Something else advisors wanted to talk about that could benefit boomers' tax liability this year is the fact the required minimum distribution from IRAs has been suspended for 2009 only.
"That's great for those who don't need to take it," says Howard.
Now, by definition, there are no boomers who have reached the age threshold for the RMD--no matter how many years Woodstock and raising Generation X aged anyone, no boomer is 70 1/2 years old yet. But, and this could affect millions of them, many boomers have inherited IRAs that require the RMD each year, even though the inherited IRA holder may be working and not need the withdrawal. For 2009 at least, that requirement is lifted, which, as Reed points out, helps the current tax liability and re-accumulation.
"By the government not requiring the RMD," Reed says, "2009 returns are going to be alleviated from having to record a forced distribution. Not forcing the RMD lightens the tax bill, and it helps with trying to rebuild the portfolio."
Reed goes on to point out that any boomers drawing Social Security may see the tax liability on those funds decrease or disappear for a year due to the relaxed RMD rules for 2009.
The RMD exception for 2009 is a rare gift at just the right time, but it is one that doesn't come around very often and shouldn't be expected to be given again. If it is, great, but it shouldn't be counted on. In fact, there's not much that can be predicted when it comes to taxes, except that they'll probably go up--maybe. The uncertainty surrounding taxes and the future is the reason Moore practices the same principle with taxes that most people practice with investments--diversification. She says it's the driver and "is most important from a taxable standpoint."
She looks at it like this. There are three categories of taxable investments, and boomers should be diversified between all three: taxable investments, tax-deferred investments and tax-advantaged investments. Taxable investments are going to be taxed every year, but they provide the easy access that taxpayers need, and they are taxed at current rates. Tax-deferred investments like 401(k)s and IRAs are going to move the tax liability down the line and build up a boomer's portfolio over the long haul.
"They can lead to more taxes down the line," depending on one's tax bracket, Moore says, "but there's no way of telling what taxes are going to be."
Tax-advantaged investments that grow tax-free because they use after-tax dollars--Roth IRAs and Roth 401(k)s, for example--are the third category of taxable investments. These are ideal from an accumulation standpoint because whatever the accounts have grown to at retirement time is there for the boomer. As Moore says, "We don't care what tax rates are with this one." There is the chance that the client will have paid more in taxes on the money he used to seed these accounts than he would have when he withdrew the money in retirement, but that is what the tax-deferred accounts are for: Those funds will be taxed at a lower rate upon withdrawal than they would have been previously.
It's tax diversification, and in the face of uncertainty over future tax rates, it's a strategy that will sustain many boomers' retirement hopes and dreams.

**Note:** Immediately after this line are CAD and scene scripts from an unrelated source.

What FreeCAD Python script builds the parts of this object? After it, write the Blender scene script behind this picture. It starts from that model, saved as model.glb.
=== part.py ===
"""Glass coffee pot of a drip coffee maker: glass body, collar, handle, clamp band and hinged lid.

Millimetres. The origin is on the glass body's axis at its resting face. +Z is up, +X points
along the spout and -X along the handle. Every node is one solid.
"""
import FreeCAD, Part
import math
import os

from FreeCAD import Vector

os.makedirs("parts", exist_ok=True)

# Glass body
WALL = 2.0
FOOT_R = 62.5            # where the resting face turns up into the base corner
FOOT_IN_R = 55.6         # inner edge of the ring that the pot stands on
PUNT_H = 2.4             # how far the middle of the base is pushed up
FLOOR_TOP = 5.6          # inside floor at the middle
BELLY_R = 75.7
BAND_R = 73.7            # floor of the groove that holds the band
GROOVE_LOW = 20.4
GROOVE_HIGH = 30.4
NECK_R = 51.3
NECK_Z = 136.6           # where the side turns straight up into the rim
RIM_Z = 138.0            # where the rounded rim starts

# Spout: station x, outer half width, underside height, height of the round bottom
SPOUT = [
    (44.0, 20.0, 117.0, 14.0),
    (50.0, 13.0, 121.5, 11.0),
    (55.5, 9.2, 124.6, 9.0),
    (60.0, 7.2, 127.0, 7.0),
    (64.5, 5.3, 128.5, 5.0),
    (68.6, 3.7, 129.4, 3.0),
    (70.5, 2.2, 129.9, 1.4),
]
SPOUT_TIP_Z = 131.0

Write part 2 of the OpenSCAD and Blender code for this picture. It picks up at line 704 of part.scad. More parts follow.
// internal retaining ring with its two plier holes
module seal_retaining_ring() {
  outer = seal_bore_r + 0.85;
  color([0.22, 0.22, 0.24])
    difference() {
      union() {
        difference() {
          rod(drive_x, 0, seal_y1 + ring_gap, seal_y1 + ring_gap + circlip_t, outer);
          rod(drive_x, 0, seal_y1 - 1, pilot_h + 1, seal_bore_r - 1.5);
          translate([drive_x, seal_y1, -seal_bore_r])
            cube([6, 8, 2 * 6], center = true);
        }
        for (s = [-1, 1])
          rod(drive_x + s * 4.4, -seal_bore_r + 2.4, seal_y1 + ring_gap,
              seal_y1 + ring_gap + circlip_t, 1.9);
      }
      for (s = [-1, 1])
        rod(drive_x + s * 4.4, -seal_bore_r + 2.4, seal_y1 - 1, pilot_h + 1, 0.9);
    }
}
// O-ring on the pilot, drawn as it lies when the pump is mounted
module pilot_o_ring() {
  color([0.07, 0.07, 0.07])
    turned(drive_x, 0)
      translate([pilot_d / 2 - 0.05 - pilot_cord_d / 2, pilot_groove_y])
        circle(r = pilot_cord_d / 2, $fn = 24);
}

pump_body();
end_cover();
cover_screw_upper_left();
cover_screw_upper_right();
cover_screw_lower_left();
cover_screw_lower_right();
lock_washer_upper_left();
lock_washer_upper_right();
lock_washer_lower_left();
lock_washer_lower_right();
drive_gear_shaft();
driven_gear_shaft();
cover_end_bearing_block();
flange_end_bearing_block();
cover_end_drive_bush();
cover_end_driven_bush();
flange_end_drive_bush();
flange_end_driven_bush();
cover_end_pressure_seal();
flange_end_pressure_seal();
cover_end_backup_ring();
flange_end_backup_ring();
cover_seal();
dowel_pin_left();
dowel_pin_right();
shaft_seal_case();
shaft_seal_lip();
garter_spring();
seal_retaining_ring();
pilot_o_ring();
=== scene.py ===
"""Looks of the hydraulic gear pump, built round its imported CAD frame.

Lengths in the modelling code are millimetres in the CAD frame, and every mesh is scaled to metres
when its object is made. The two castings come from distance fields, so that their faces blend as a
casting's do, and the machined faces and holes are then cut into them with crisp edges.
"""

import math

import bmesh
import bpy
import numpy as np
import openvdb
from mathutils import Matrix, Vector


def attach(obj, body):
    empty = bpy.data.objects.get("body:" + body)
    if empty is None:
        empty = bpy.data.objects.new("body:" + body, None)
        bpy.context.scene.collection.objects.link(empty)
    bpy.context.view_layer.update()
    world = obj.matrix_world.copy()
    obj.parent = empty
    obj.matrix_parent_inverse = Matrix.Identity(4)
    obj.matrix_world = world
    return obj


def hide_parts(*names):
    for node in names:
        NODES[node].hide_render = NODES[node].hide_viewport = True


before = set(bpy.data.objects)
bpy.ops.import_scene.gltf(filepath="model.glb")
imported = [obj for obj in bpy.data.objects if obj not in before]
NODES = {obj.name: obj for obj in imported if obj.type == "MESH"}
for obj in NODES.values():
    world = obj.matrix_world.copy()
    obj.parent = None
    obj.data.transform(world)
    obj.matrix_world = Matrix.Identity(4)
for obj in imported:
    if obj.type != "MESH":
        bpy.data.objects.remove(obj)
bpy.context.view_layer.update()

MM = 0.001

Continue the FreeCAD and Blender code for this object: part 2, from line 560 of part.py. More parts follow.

In all the hustle and bustle to get ready for 2009 taxes, it's worth noting one important caveat for 2010: the lifting of the income limit for conversions to Roth IRAs. On Jan. 1, 2010, boomers showing more than $100,000 in adjusted gross income will be eligible to convert traditional IRAs to Roth IRAs--to move some of their tax-deferred assets to a tax-advantaged account. Advisors see this as a potential boon to many boomers because of the beating their assets have taken in the last year or so.
"It is important right now because portfolios are down," Moore says. "They can convert a diminished IRA and pay less in taxes. It's a great strategy for boomers."
The conversion will be counted as ordinary income, but the taxes on that income can be spread over two years for conversions made in 2010 only, and if an IRA has taken a 30 percent hit, that's 30 percent less income to report during the conversion.
"[Boomers] will have to look hard at whether they want to convert," Reed says. "They'll have to pay income tax, but because portfolios are down, it may be a good time to bite the bullet and convert."
Moore cautions that boomers who make the conversion need to have the cash to pay the income tax because if the funds are taken from the IRA being converted, there will be a penalty involved.
Tax planning is always an important component to any financial plan, and it is something advisors and clients should always talk about. Recent economic events, however, have made this year unique for many taxpayers, especially those who have never suffered the effects of a downturn like this one. Capital losses are more important than ever--and keeping track of them needs to be a priority. The RMD exception for 2009 is a re-accumulation and tax-relief gift from Congress. Tax diversification is something that should receive a renewed focus as boomers look for ways to get back to where they need to be for retirement. Even with all this, boomers and their advisors will have to take a hard look at retirement goals and make the necessary adjustments so retirement is less taxing than the working years.